Set down all of the data exactly as it appears.

-.-.-

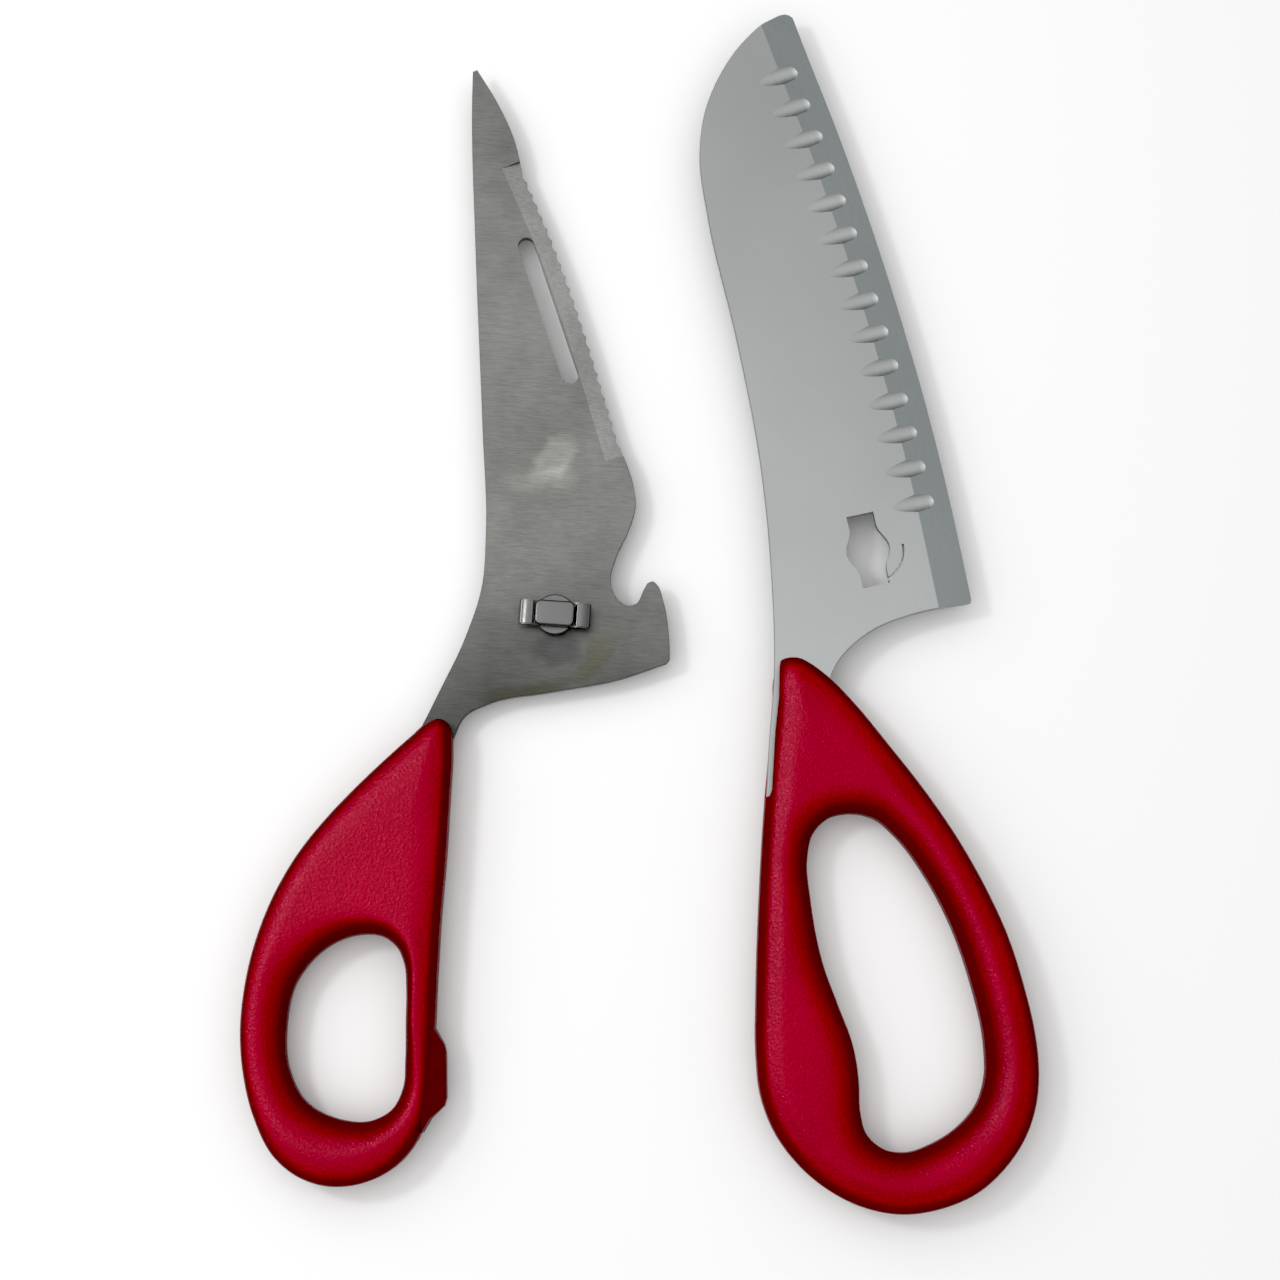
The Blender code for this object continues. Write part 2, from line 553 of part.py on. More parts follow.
def main():
    for obj in list(bpy.data.objects):
        bpy.data.objects.remove(obj)
    blade_steel = material("blade_steel", BLADE_STEEL, 0.35, 1.0)
    serrated_steel = material("serrated_steel", SERRATED_STEEL, 0.4, 1.0)
    pivot_steel = material("pivot_steel", PIVOT_STEEL, 0.3, 1.0)
    red = material("red_nylon", RED, 0.45, 0.0)
    dark_red = material("stop_pad", DARK_RED, 0.6, 0.0)

    # The box of both halves together is centred on the origin.
    finger, thumb = smooth(FINGER_OUTER, 1.0, closed=True), smooth(THUMB_OUTER, 1.0, closed=True)
    tip = knife_outline()[:, 1].max()
    stud_x = -(thumb[:, 0].min() + PIVOT_SPACING[0] + finger[:, 0].max()) / 2
    keyhole_y = -(finger[:, 1].min() + tip) / 2
    serrated_half = half_at("serrated_half", stud_x, keyhole_y - PIVOT_SPACING[1])
    knife_half = half_at("knife_half", stud_x + PIVOT_SPACING[0], keyhole_y)

    knife_blade(blade_steel, knife_half)
    finger_handle = handle(
        "finger_handle", FINGER_OUTER, FINGER_HOLE, FINGER_OUTER_BAND, FINGER_HOLE_BAND, FINGER_SOFTNESS,
        red, knife_half,
    )
    cut(finger_handle, "knife_pocket", pocket(knife_outline(), UPPER_BOTTOM, UPPER_TOP))
    window = prism(np.array(TANG_WINDOW), UPPER_BOTTOM - GAP, HANDLE_THICKNESS + 1)
    cut(finger_handle, "tang_window", window)

    serrated_blade(serrated_steel, serrated_half)
    thumb_handle = handle(
        "thumb_handle", THUMB_OUTER, THUMB_HOLE, THUMB_OUTER_BAND, THUMB_HOLE_BAND, THUMB_SOFTNESS,
        red, serrated_half,
    )
    cut(thumb_handle, "serrated_pocket", pocket(serrated_outline(), LOWER_BOTTOM, LOWER_TOP))
    cut(thumb_handle, "bumper_recess", bumper_solid(GAP))
    add("handle_bumper", bumper_solid(0), dark_red, serrated_half)

    pivot_stud(pivot_steel, serrated_half)
    bore = SHANK_RADIUS + GAP
    bush_bottom, bush_top = LOWER_TOP + GAP, HEAD_BOTTOM - GAP
    ring("pivot_bush", bore, JOURNAL_RADIUS, bush_bottom, bush_top, pivot_steel, serrated_half)
    washer_top = LOWER_BOTTOM - GAP
    washer_bottom = washer_top - WASHER_THICKNESS
    ring("stud_washer", bore, WASHER_RADIUS, washer_bottom, washer_top, pivot_steel, serrated_half)


main()
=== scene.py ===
"""The looks of the take-apart poultry shears: fine meshes, materials, light and camera.

Sizes are in millimetres about each half's own pivot axis, as in the CAD model, and are turned into
metres when a mesh is made. Every CAD node is stood in for by a finer mesh of the same shape.
"""

import json
import math

import bmesh
import bpy
import numpy as np
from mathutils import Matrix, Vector


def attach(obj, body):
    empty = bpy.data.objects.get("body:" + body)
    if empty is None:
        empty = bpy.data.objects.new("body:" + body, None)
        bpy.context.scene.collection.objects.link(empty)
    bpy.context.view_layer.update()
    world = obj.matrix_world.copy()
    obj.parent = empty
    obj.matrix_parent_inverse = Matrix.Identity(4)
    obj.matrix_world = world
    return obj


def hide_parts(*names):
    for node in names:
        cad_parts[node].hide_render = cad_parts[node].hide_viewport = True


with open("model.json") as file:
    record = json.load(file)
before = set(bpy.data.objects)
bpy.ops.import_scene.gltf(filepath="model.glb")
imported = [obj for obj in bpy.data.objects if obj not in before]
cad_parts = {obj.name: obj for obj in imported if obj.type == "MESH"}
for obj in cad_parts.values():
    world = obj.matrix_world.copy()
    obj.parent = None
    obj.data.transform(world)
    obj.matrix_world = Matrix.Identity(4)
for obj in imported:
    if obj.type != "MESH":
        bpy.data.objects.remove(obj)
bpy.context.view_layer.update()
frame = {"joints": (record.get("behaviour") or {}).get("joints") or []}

MM = 0.001

# Sizes that the CAD model is built from
HANDLE_THICKNESS = 13.0
BLADE_THICKNESS = 2.0
PLANE_GAP = 0.3
PIVOT_SPACING = (65.0, 13.6)
MID = HANDLE_THICKNESS / 2
LOWER_TOP = MID - PLANE_GAP / 2
LOWER_BOTTOM = LOWER_TOP - BLADE_THICKNESS
UPPER_BOTTOM = MID + PLANE_GAP / 2
UPPER_TOP = UPPER_BOTTOM + BLADE_THICKNESS

# Sizes that only the finer meshes have
FIT = 0.04                     # room between pieces that touch on the real shears
PAST = 1.0                     # how far a cutter reaches beyond what it cuts

# Where the halves stand
SWING = next(joint for joint in frame["joints"] if joint["name"] == "pivot_swing")
STUD_AT = (SWING["pos_m"][0] / MM, SWING["pos_m"][1] / MM)
KEYHOLE_AT = (STUD_AT[0] + PIVOT_SPACING[0], STUD_AT[1] + PIVOT_SPACING[1])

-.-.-

* **Right answer**
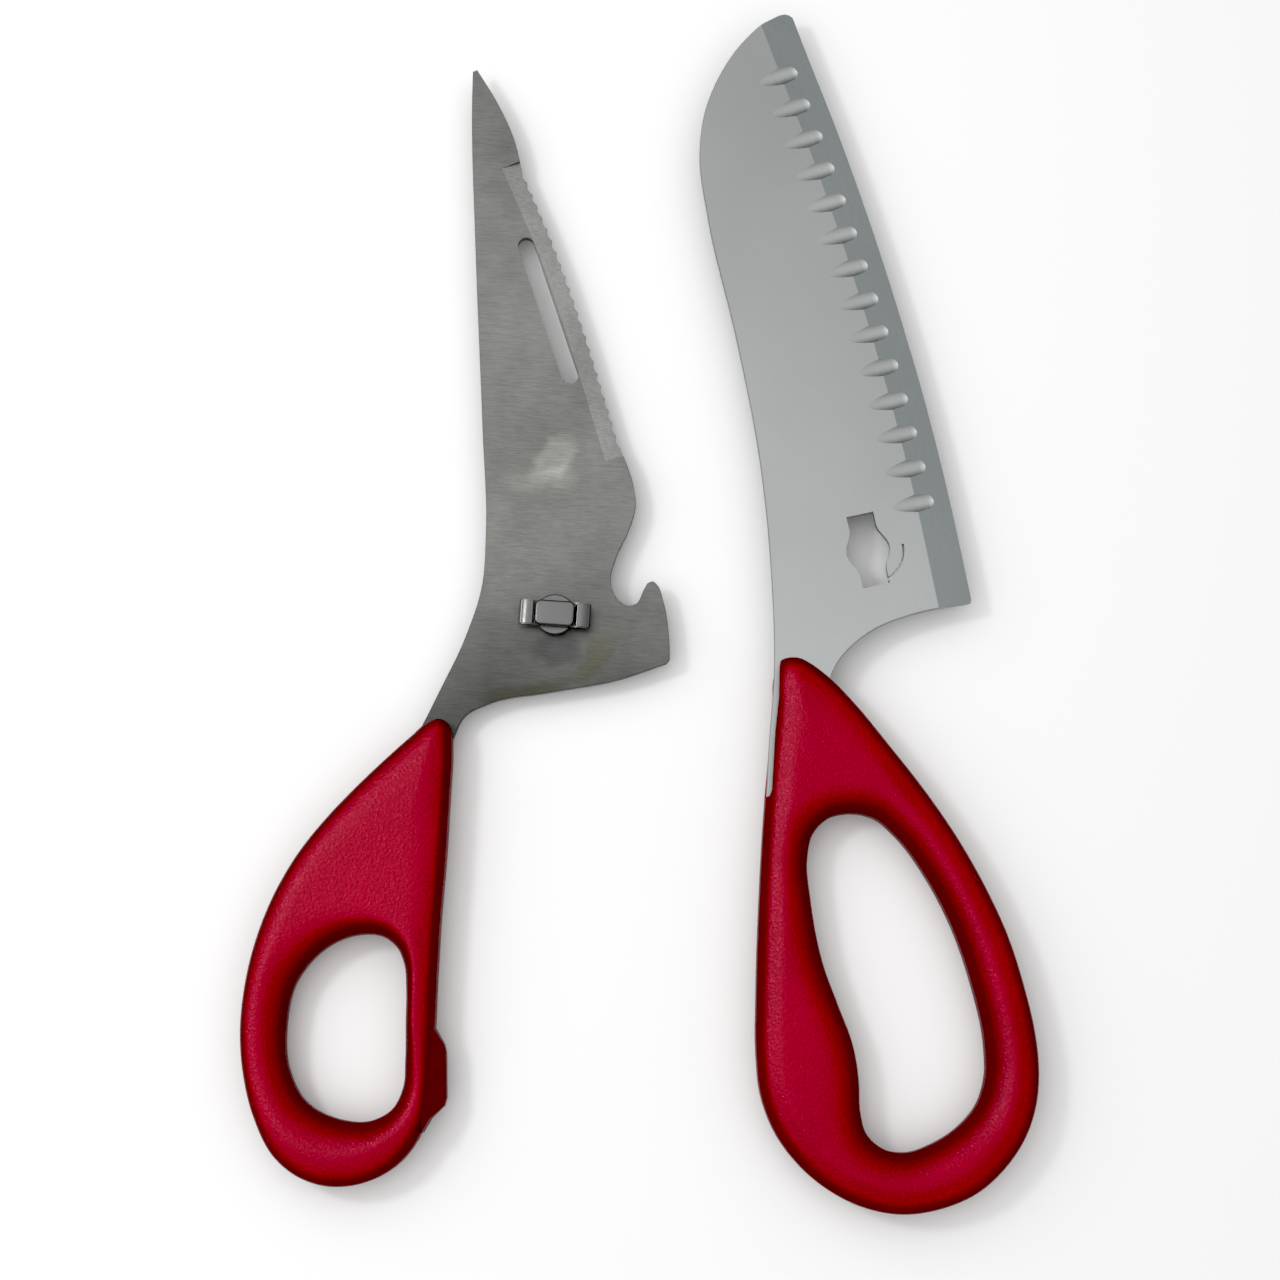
The Blender code for this object continues. Write part 2, from line 553 of part.py on. More parts follow.
def main():
    for obj in list(bpy.data.objects):
        bpy.data.objects.remove(obj)
    blade_steel = material("blade_steel", BLADE_STEEL, 0.35, 1.0)
    serrated_steel = material("serrated_steel", SERRATED_STEEL, 0.4, 1.0)
    pivot_steel = material("pivot_steel", PIVOT_STEEL, 0.3, 1.0)
    red = material("red_nylon", RED, 0.45, 0.0)
    dark_red = material("stop_pad", DARK_RED, 0.6, 0.0)

    # The box of both halves together is centred on the origin.
    finger, thumb = smooth(FINGER_OUTER, 1.0, closed=True), smooth(THUMB_OUTER, 1.0, closed=True)
    tip = knife_outline()[:, 1].max()
    stud_x = -(thumb[:, 0].min() + PIVOT_SPACING[0] + finger[:, 0].max()) / 2
    keyhole_y = -(finger[:, 1].min() + tip) / 2
    serrated_half = half_at("serrated_half", stud_x, keyhole_y - PIVOT_SPACING[1])
    knife_half = half_at("knife_half", stud_x + PIVOT_SPACING[0], keyhole_y)

    knife_blade(blade_steel, knife_half)
    finger_handle = handle(
        "finger_handle", FINGER_OUTER, FINGER_HOLE, FINGER_OUTER_BAND, FINGER_HOLE_BAND, FINGER_SOFTNESS,
        red, knife_half,
    )
    cut(finger_handle, "knife_pocket", pocket(knife_outline(), UPPER_BOTTOM, UPPER_TOP))
    window = prism(np.array(TANG_WINDOW), UPPER_BOTTOM - GAP, HANDLE_THICKNESS + 1)
    cut(finger_handle, "tang_window", window)

    serrated_blade(serrated_steel, serrated_half)
    thumb_handle = handle(
        "thumb_handle", THUMB_OUTER, THUMB_HOLE, THUMB_OUTER_BAND, THUMB_HOLE_BAND, THUMB_SOFTNESS,
        red, serrated_half,
    )
    cut(thumb_handle, "serrated_pocket", pocket(serrated_outline(), LOWER_BOTTOM, LOWER_TOP))
    cut(thumb_handle, "bumper_recess", bumper_solid(GAP))
    add("handle_bumper", bumper_solid(0), dark_red, serrated_half)

    pivot_stud(pivot_steel, serrated_half)
    bore = SHANK_RADIUS + GAP
    bush_bottom, bush_top = LOWER_TOP + GAP, HEAD_BOTTOM - GAP
    ring("pivot_bush", bore, JOURNAL_RADIUS, bush_bottom, bush_top, pivot_steel, serrated_half)
    washer_top = LOWER_BOTTOM - GAP
    washer_bottom = washer_top - WASHER_THICKNESS
    ring("stud_washer", bore, WASHER_RADIUS, washer_bottom, washer_top, pivot_steel, serrated_half)


main()
=== scene.py ===
"""The looks of the take-apart poultry shears: fine meshes, materials, light and camera.

Sizes are in millimetres about each half's own pivot axis, as in the CAD model, and are turned into
metres when a mesh is made. Every CAD node is stood in for by a finer mesh of the same shape.
"""

import json
import math

import bmesh
import bpy
import numpy as np
from mathutils import Matrix, Vector


def attach(obj, body):
    empty = bpy.data.objects.get("body:" + body)
    if empty is None:
        empty = bpy.data.objects.new("body:" + body, None)
        bpy.context.scene.collection.objects.link(empty)
    bpy.context.view_layer.update()
    world = obj.matrix_world.copy()
    obj.parent = empty
    obj.matrix_parent_inverse = Matrix.Identity(4)
    obj.matrix_world = world
    return obj


def hide_parts(*names):
    for node in names:
        cad_parts[node].hide_render = cad_parts[node].hide_viewport = True


with open("model.json") as file:
    record = json.load(file)
before = set(bpy.data.objects)
bpy.ops.import_scene.gltf(filepath="model.glb")
imported = [obj for obj in bpy.data.objects if obj not in before]
cad_parts = {obj.name: obj for obj in imported if obj.type == "MESH"}
for obj in cad_parts.values():
    world = obj.matrix_world.copy()
    obj.parent = None
    obj.data.transform(world)
    obj.matrix_world = Matrix.Identity(4)
for obj in imported:
    if obj.type != "MESH":
        bpy.data.objects.remove(obj)
bpy.context.view_layer.update()
frame = {"joints": (record.get("behaviour") or {}).get("joints") or []}

MM = 0.001

# Sizes that the CAD model is built from
HANDLE_THICKNESS = 13.0
BLADE_THICKNESS = 2.0
PLANE_GAP = 0.3
PIVOT_SPACING = (65.0, 13.6)
MID = HANDLE_THICKNESS / 2
LOWER_TOP = MID - PLANE_GAP / 2
LOWER_BOTTOM = LOWER_TOP - BLADE_THICKNESS
UPPER_BOTTOM = MID + PLANE_GAP / 2
UPPER_TOP = UPPER_BOTTOM + BLADE_THICKNESS

# Sizes that only the finer meshes have
FIT = 0.04                     # room between pieces that touch on the real shears
PAST = 1.0                     # how far a cutter reaches beyond what it cuts

# Where the halves stand
SWING = next(joint for joint in frame["joints"] if joint["name"] == "pivot_swing")
STUD_AT = (SWING["pos_m"][0] / MM, SWING["pos_m"][1] / MM)
KEYHOLE_AT = (STUD_AT[0] + PIVOT_SPACING[0], STUD_AT[1] + PIVOT_SPACING[1])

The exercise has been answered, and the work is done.